The library let me travel to places I had never been and times that were long past. It took me safe places when home wasn’t. It gave me things to think about and things to talk about, (usually only to adults) other kids thought the shit I read was weird.

When I was in 8th grade I got in trouble at school because math was not my thing and they kept putting me in advanced classes because I was advanced in everything else, so therefore I should be good at math. NOT! Anyway I got tired of being yelled at for getting Ds and I forged my dad’s signature on my report card. I thought I had done a pretty good job but I guess not because I got called into the school counselor’s office who was a friend of my dad who used to teach at the elementary school next door. So busted but it had a good outcome once I explained the problem since no one had bothered to ask me before. He made me a deal, he’d lower the math level if I would work harder in other things. So I told him I wanted to take Latin and he said not until 9th grade and offered me the library science class for 8th grade. O gee what kind of deal was that? I jumped at it and he never told my parents about my life of crime attempt.

I had been put through the ringer when I moved to Glendale schools from the Valley. They spent 2 weeks pulling me out of my class room and giving me various IQ tests. I have no idea why they thought they had to do that but it ended with them telling me what they thought it was and that I wasn’t working up to my potential. Well duh. They were boring me to tears. They were just teaching the water cycle in the 5th grade and my old school did that in 1st grade and is now incidentally a science center. I’d gotten my own microscope for Christmas when I was 6. Stop boring me!

Anyway, I loved taking Library Science, we got to read anything we wanted in the school library. We had to read something from every section of the Dewey Decimal System. Oh break my heart, tell me to read more? I read more fairy tales from around the world. I discovered Heinlein’s young adult stuff. I read the Hobbit for the first time and in short went right down the sci fi/fantasy rabbit hole and never looked back. I learned how to mend books with the really nasty orange library glue, I learned to make bulletin boards for holidays (loved that). I learned how to do all the lending/check out and in functions and to update the card catalogue. (Yeah, yet another archaic skill) I learned how to research and find the right book for people.

The teacher/librarian, Mrs Castlen was a crack up. She never got my name right until the end of the year. I was Rosemary, Mary Anne, Mary Ellen anything but Mary Beth.
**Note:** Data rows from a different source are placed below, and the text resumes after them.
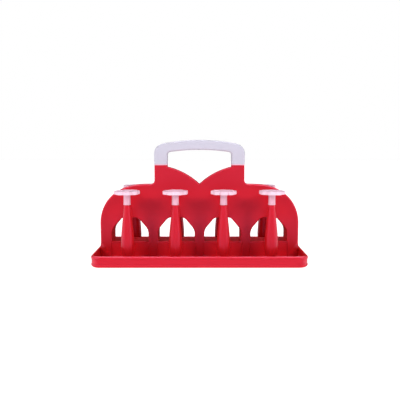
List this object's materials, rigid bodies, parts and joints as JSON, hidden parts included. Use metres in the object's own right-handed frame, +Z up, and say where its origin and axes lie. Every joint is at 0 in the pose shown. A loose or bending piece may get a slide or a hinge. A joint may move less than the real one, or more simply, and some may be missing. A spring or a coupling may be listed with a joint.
{
  "type": "glassware peg rack",
  "caption": "Two-sided countertop rack: drip tray, arched centre panel with windows and carrying handle, tapered pegs with turning flower caps for upturned glasses.",
  "frame": {"origin": "centre of the footprint, on the plane that the rubber feet stand on", "axes": "+X along the tray towards the right-hand end, -Y to the front, +Z up"},
  "size_m": [0.382, 0.194, 0.2217],
  "materials": {
    "red_plastic": "glossy moulded",
    "white_plastic": "satin moulded",
    "cap_plastic": "satin moulded",
    "screw_steel": "zinc plated",
    "foot_rubber": "matte"
  },
  "bodies": {
    "stand": {"drip_tray": "red_plastic", "front_shell": "red_plastic", "rear_shell": "red_plastic", "carrying_handle": "white_plastic", "peg_front_1": "red_plastic", "peg_screw_front_1": "screw_steel", "peg_front_2": "red_plastic", "peg_screw_front_2": "screw_steel", "peg_front_3": "red_plastic", "peg_screw_front_3": "screw_steel", "peg_front_4": "red_plastic", "peg_screw_front_4": "screw_steel", "peg_rear_1": "red_plastic", "peg_screw_rear_1": "screw_steel", "peg_rear_2": "red_plastic", "peg_screw_rear_2": "screw_steel", "peg_rear_3": "red_plastic", "peg_screw_rear_3": "screw_steel", "peg_rear_4": "red_plastic", "peg_screw_rear_4": "screw_steel", "panel_screw_front_1": "screw_steel", "panel_screw_front_2": "screw_steel", "panel_screw_front_3": "screw_steel", "panel_screw_rear_1": "screw_steel", "panel_screw_rear_2": "screw_steel", "panel_screw_rear_3": "screw_steel", "shell_screw_left": "screw_steel", "shell_screw_mid_left": "screw_steel", "shell_screw_mid_right": "screw_steel", "shell_screw_right": "screw_steel", "handle_screw_left": "screw_steel", "handle_screw_right": "screw_steel", "foot_front_left": "foot_rubber", "foot_front_right": "foot_rubber", "foot_rear_left": "foot_rubber", "foot_rear_right": "foot_rubber"},
    "cap_front_1": {"flower_cap_front_1": "cap_plastic"},
    "cap_front_2": {"flower_cap_front_2": "cap_plastic"},
    "cap_front_3": {"flower_cap_front_3": "cap_plastic"},
    "cap_front_4": {"flower_cap_front_4": "cap_plastic"},
    "cap_rear_1": {"flower_cap_rear_1": "cap_plastic"},
    "cap_rear_2": {"flower_cap_rear_2": "cap_plastic"},
    "cap_rear_3": {"flower_cap_rear_3": "cap_plastic"},
    "cap_rear_4": {"flower_cap_rear_4": "cap_plastic"}
  },
  "joints": [
    {"name": "cap_turn_front_1", "type": "hinge", "parent": "stand", "child": "cap_front_1", "pos_m": [-0.129, -0.057, 0.115], "axis": [0, 0, 1], "continuous": true},
    {"name": "cap_turn_front_2", "type": "hinge", "parent": "stand", "child": "cap_front_2", "pos_m": [-0.043, -0.057, 0.115], "axis": [0, 0, 1], "continuous": true},
    {"name": "cap_turn_front_3", "type": "hinge", "parent": "stand", "child": "cap_front_3", "pos_m": [0.043, -0.057, 0.115], "axis": [0, 0, 1], "continuous": true},
    {"name": "cap_turn_front_4", "type": "hinge", "parent": "stand", "child": "cap_front_4", "pos_m": [0.129, -0.057, 0.115], "axis": [0, 0, 1], "continuous": true},
    {"name": "cap_turn_rear_1", "type": "hinge", "parent": "stand", "child": "cap_rear_1", "pos_m": [-0.129, 0.057, 0.115], "axis": [0, 0, 1], "continuous": true},
    {"name": "cap_turn_rear_2", "type": "hinge", "parent": "stand", "child": "cap_rear_2", "pos_m": [-0.043, 0.057, 0.115], "axis": [0, 0, 1], "continuous": true},
    {"name": "cap_turn_rear_3", "type": "hinge", "parent": "stand", "child": "cap_rear_3", "pos_m": [0.043, 0.057, 0.115], "axis": [0, 0, 1], "continuous": true},
    {"name": "cap_turn_rear_4", "type": "hinge", "parent": "stand", "child": "cap_rear_4", "pos_m": [0.129, 0.057, 0.115], "axis": [0, 0, 1], "continuous": true}
  ]
}
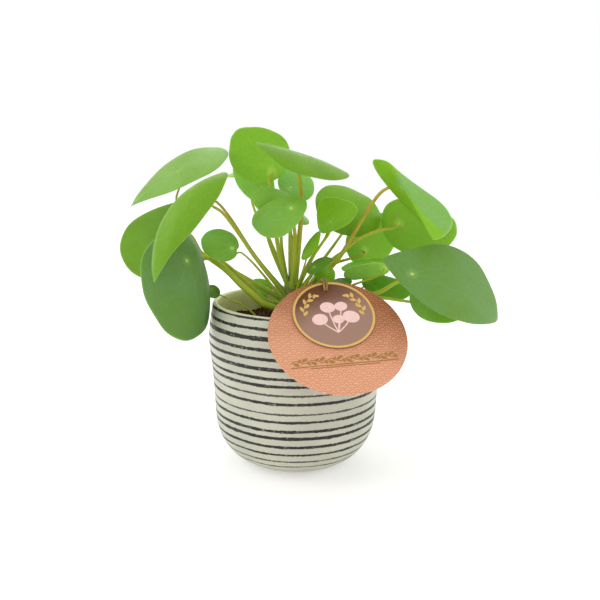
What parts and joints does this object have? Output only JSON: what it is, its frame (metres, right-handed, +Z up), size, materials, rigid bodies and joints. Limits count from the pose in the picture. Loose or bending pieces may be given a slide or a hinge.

I have no idea if it was on purpose but it’s funny now.

When I got out of college and got a real job I went to bookstores more than I went to the library and when Amazon was invented I was one of the first ordering books that I couldn’t get any other way and Amazon UK was another rabbit hole when Amazon US didn’t have what I wanted.

But about 10 years ago I got laid off from my job for 5 years and because I’m older it took a long time to get a new one and back to the library I went. Thank heavens I had a laptop, I could go and use their internet and upload all the resumes I needed to. I could get books, both physical and ebooks since buying them was no longer an option, we could take out movies and tv series we couldn’t see after the cable had to go. Sometimes I went just so I wouldn’t be alone in the house, which for a rather severe introvert is saying a lot. When I wrote my books I could go upload them to the publisher. And an added perk is that we live in a neighborhood that is split between being very ethnic and across the street it’s very affluent and a lot of famous actors use the library and you’d look up and they would be picking up a book with their kids looking like the rest of harried moms and dads. You could listen to tutoring sessions or literacy sessions for people from other countries that had never learned to read or just not in English and hear how excited they got when they succeeded. There were lonely older people who would just sit and read the newspapers and occasionally look around. There were older people taking computer classes to learn new skills and talk to their grandchildren. There was story time in English and in Spanish for the little ones.

We need Libraries, they are so much more than a house for books, they are cathedrals of learning and doorways of wonder.